The hostel is fifty yards up US 522 from the trail. There are two women and a man talking at the kitchen table. The man is Jim, who I bunked with the previous night at Gravel Springs Hut. Scott, the owner hands me a glass of lemonade. After sharing the last piece of my pizza with Jim, we all retire to the tidy sleeping area upstairs. After showering, I wash my shirt, socks, and underwear in the sink and they are nearly dry in the morning. Scott cooks breakfast for us including eggs, bacon, and pancakes. I highly recommend stopping at Mountain Home Cabbin in Front Royal.
Moisture on Day 3 makes rocks and roots slippery.
I arrive at Jim & Molly Denton Shelter at 1:30 and eat saffron risotto with chicken which I had prepared in the thermos in the morning. The shelter has a front deck with Adirondack chairs and solar shower nearby. This is my planned stopping point for the day, but with the ever-present dampness, I decide to hike on to Manassas Gap Shelter rather than sit all afternoon. I hold my umbrella in one hand and a hiking pole in the other. Late in the afternoon, I hang the umbrella from a vine and stand under it to eat rehydrated fruit cocktail from my thermos.
Deciduous trees along the trail are huge; it would take two or three people joining hands to reach around the trunks. The understory is thick with saplings waiting their turn. Rock walls evoke thoughts of former inhabitants. Confederate troops had assembled in this area under Col. Mosby. I walk slowly and dusk catches me as I arrive at the next shelter.
Jim is already settled in at Manassas Gap Shelter. A smoky-voiced woman is here also. She has been day hiking and providing support for her daughter and three friends who are thru-hiking. They arrive two hours later in heavy rain. The six-person shelter fills with body odor and stink-saturated, wet gear. I actually enjoy the smell of their cigarettes. Not hungry enough to eat supper after a big lunch and late afternoon fruit cocktail, I snack on sweet potato bark, pumpkin pie bark, and applesauce leather instead. It rains all night; I muffle the pinging sound on the tin roof with earplugs. It is raining in the morning when I leave.
On Day 4, the trail crosses several streams which are swollen from rain. I pass through fields at Sky Meadows State Park in driving mist that nearly turns my umbrella inside out.

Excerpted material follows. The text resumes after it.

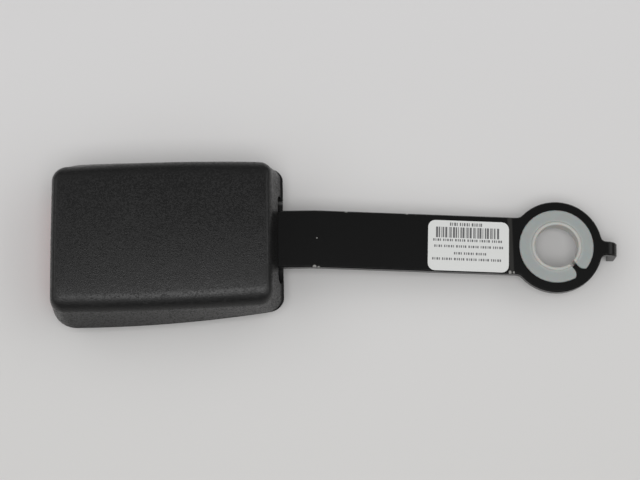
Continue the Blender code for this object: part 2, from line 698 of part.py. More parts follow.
def make_latch_pivot(material, root):
    """A pin with one formed head; a dished ring pushed on its other end keeps it in the frame."""
    reach = FLANGE_OUTER + SEAT_GAP
    start = (PIVOT_X, -reach, PIVOT_Z)
    length = 2 * reach + PIVOT_TAIL_LENGTH
    pin = piece("latch_pivot", rod(start, (0, 1, 0), PIVOT_RADIUS, length, HOLE_SIDES), material, root)
    head_start = (PIVOT_X, BORE_GAP - reach, PIVOT_Z)
    head_length = PIVOT_HEAD_LENGTH + BORE_GAP
    join(pin, rod(head_start, (0, -1, 0), PIVOT_HEAD_RADIUS, head_length, HOLE_SIDES), root)
    inner = PIVOT_RADIUS + BORE_GAP
    profile = [
        (inner, RING_DISH),
        (RING_RADIUS, 0),
        (RING_RADIUS, RING_THICKNESS),
        (inner, RING_DISH + RING_THICKNESS),
    ]
    bm = turned(profile, (0, 0, 0), HOLE_SIDES)
    turn = Vector((0, 0, 1)).rotation_difference(Vector((0, 1, 0))).to_matrix()
    bmesh.ops.rotate(bm, verts=bm.verts, cent=(0, 0, 0), matrix=turn)
    bmesh.ops.translate(bm, verts=bm.verts, vec=(PIVOT_X, reach, PIVOT_Z))
    piece("latch_pivot_ring", bm, material, root)
    return pin


def make_release_button(material, root):
    """A hollow moulding: a rounded finger face, two spring pockets and two prongs."""
    quarter = math.pi / 2
    face = BUTTON_FACE_X
    low = BUTTON_FACE_RISE
    body_low = COVER_WALL + SEAT_GAP
    pad_end = face + BUTTON_PAD_LENGTH
    finger = BUTTON_FINGER_RADIUS
    crest = BUTTON_TOP_RADIUS
    profile = [(BUTTON_REAR_X, body_low), (BUTTON_REAR_X, BUTTON_TOP)]
    profile += arc((face + crest, BUTTON_TOP - crest), crest, quarter, 2 * quarter, EDGE_STEPS)
    profile += arc((face + finger, low + finger), finger, 2 * quarter, 3 * quarter, CORNER_STEPS)
    profile += [(pad_end, low), (pad_end, body_low)]
    half = BUTTON_WIDTH / 2
    bm = side_prism(profile, half)
    ends = [edge for edge in bm.edges if all(abs(abs(v.co.y) - half) < WELD for v in edge.verts)]
    front = [edge for edge in ends if max(v.co.x for v in edge.verts) < pad_end - MM]
    bmesh.ops.bevel(bm, geom=front, offset=BUTTON_SIDE_BEVEL, segments=2, profile=0.5, affect="EDGES")
    button = piece("release_button", bm, material, root, origin=(face, 0, 0))
    prong_root = BUTTON_REAR_X - BUTTON_WALL
    shoulder_inner = MOUTH_WIDTH / 2 + SEAT_GAP
    for side in (-1, 1):
        ys = sorted((side * shoulder_inner, side * half))
        shoulder_low = (face + crest, ys[0], BUTTON_TOP - BUTTON_WALL / 2)
        shoulder_high = (face + SHOULDER_LENGTH, ys[1], SEAM_HEIGHT - SLIDE_GAP)
        join(button, block(shoulder_low, shoulder_high), root)
        nose = arc(
            (PRONG_END - PRONG_NOSE_RADIUS, PRONG_BOTTOM + PRONG_NOSE_RADIUS),
            PRONG_NOSE_RADIUS,
            -quarter,
            0,
            EDGE_STEPS,
        )
        outline = [(prong_root, PRONG_BOTTOM)] + nose + [(PRONG_END, PRONG_TOP), (prong_root, PRONG_TOP)]
        points = [(x, side * PRONG_INNER, z) for x, z in outline]
        join(button, prism(points, (0, side * PRONG_WIDTH, 0)), root)
    hollow_half = PRONG_INNER - BUTTON_WALL / 2
    hollow_low = (face + finger, -hollow_half, body_low + BUTTON_WALL / 2)
    hollow_high = (BUTTON_REAR_X + CUT_PAST, hollow_half, BUTTON_TOP - BUTTON_WALL / 2)
    cut(button, block(hollow_low, hollow_high), root)
    for side in (-1, 1):
        pocket_start = (BUTTON_REAR_X - BUTTON_SPRING_POCKET, side * FLANGE_MIDDLE, BUTTON_SPRING_Z)
        pocket_radius = BUTTON_SPRING_RADIUS + SLIDE_GAP
        pocket_length = BUTTON_SPRING_POCKET + CUT_PAST
        cut(button, rod(pocket_start, (1, 0, 0), pocket_radius, pocket_length, HOLE_SIDES), root)
    return button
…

The trail runs like a river in many places. Trees have fallen across the trail, pulling vines down with them. I climb over branch and vine entanglements, and walk widely around other toppled trees. I stop at 2 PM and eat crab chowder from the thermos, chatting with other backpackers as they pass me on the trail.
Once again, Jim beats me to the shelter. We're not racing. I just stop a lot to talk to people and to take photos. After cooking chili mac for supper, I sleep on the top platform of Rod Hollow Shelter and Jim sleeps below. The shelter is damp inside, presumably from the drifting mist. I roll out a sheet of Tyvek under my sleeping pad. It rains all night. The roof leaks. In the morning we have puddles next to our sleeping bags.

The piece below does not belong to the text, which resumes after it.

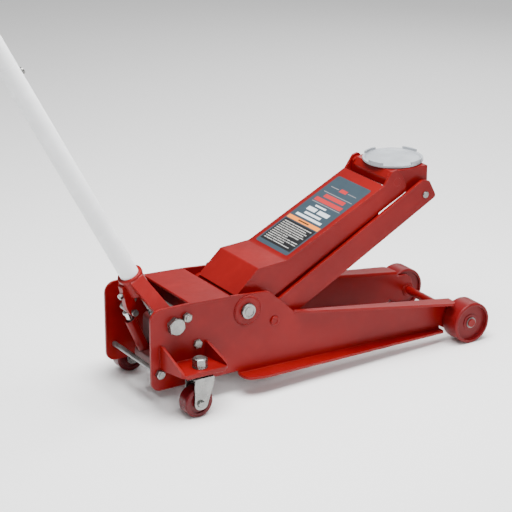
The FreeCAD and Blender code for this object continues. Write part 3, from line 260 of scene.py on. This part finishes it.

Oatmeal with apples, pumpkin pie bark, cinnamon, and brown sugar hits the spot to start Day 5. I hike the first ten miles of the infamous roller coaster section of trail which has numerous ascents and descents. It is raining, but I stow the umbrella because I need to use both hiking poles. I accept getting wet today because it is too warm to wear my rain jacket. I walk slowly, intentionally – determined to enjoy the ride – and I do. There are beautiful scenes of nature at every turn…
… And rocks, rocks, rocks. They are slippery. There is sand, too – heaved up from an extinct ocean eons ago. The soles of my trail-running shoes do not grip well, but otherwise, the mesh-fabric shoes are comfortable, and water exits them as fast as it enters. Twice my feet slide out from under me, but I avoid falling. I arrive at Bears Den Hostel at sundown and claim the last bed.